System Design and Architecture

The effectiveness of scaling EP relies heavily on system design and architecture, particularly the interconnect bandwidth and topology, which facilitate efficient memory movement and communication. NVIDIA’s NVL72 systems use optimized software and kernels to manage expert-to-expert traffic, ensuring practical and efficient large-scale EP deployment.

Addressing Communication Overhead

Communication overhead is a significant challenge in large-scale EP, particularly during the inference decode phase when distributed experts must exchange information.
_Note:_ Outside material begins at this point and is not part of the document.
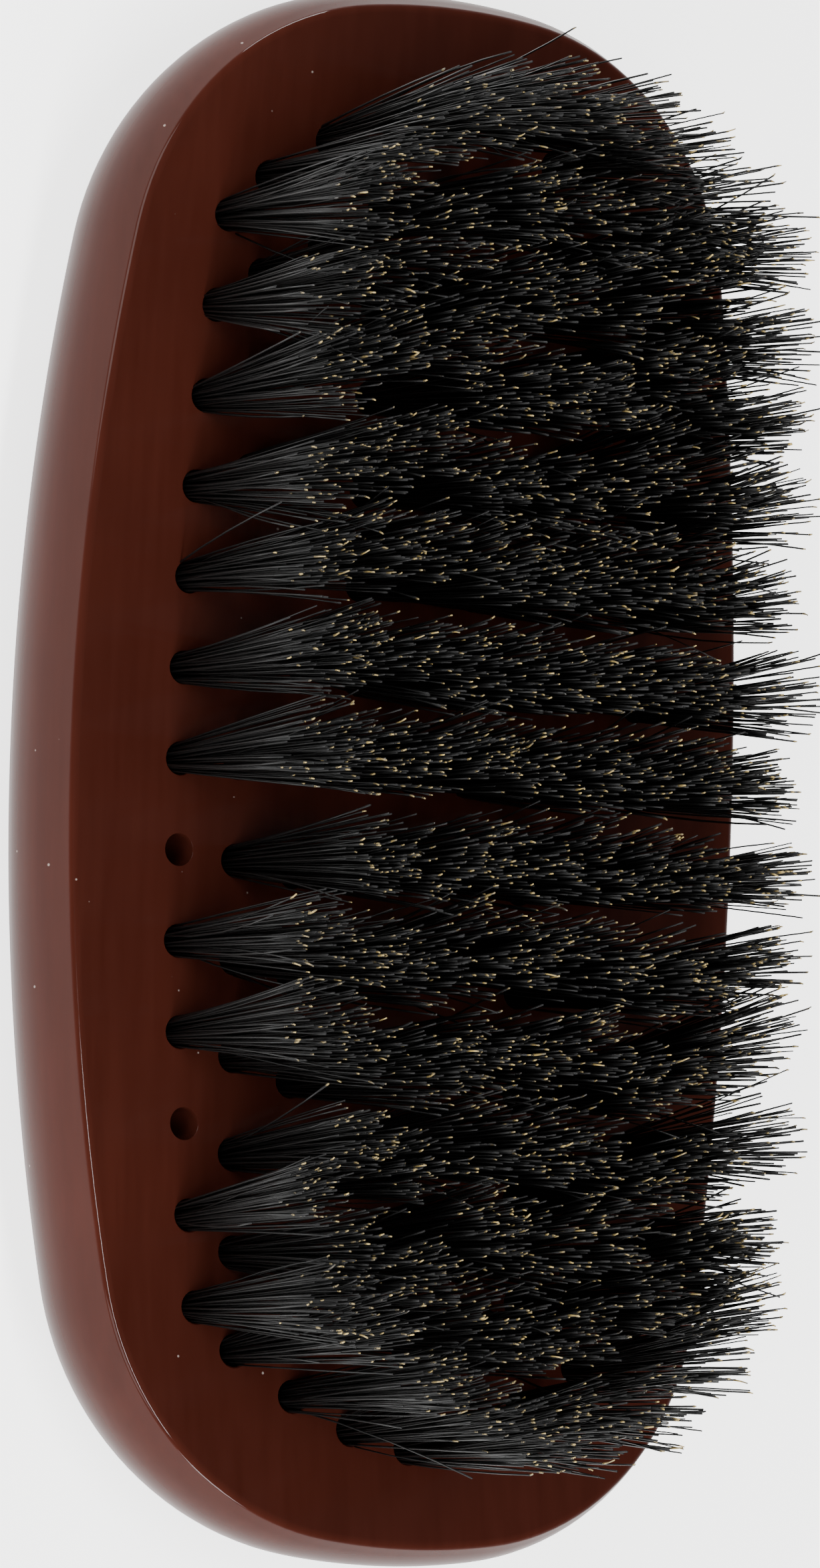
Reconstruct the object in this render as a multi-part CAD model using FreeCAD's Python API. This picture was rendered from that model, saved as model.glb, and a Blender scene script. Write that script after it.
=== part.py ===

NVIDIA’s NVLink technology, with its 130 TB/s aggregate bandwidth, plays a crucial role in mitigating these overheads, making large-scale EP feasible.

Kernel Optimization and Load Balancing

To optimize expert routing, custom communication kernels are implemented to manage non-static data sizes effectively. NVIDIA’s Expert Parallel Load Balancer (EPLB) further enhances load balancing by redistributing experts to prevent over- or under-utilization of GPUs, crucial for maintaining efficiency in real-time production systems.

Implications for AI Inference

Wide-EP on NVIDIA’s NVL72 systems provides a scalable solution for MoE models, reducing weight-loading pressure and improving GroupGEMM efficiency. In testing, large EP configurations demonstrated up to 1.8x higher per-GPU throughput compared to smaller setups, highlighting the potential for significant performance gains.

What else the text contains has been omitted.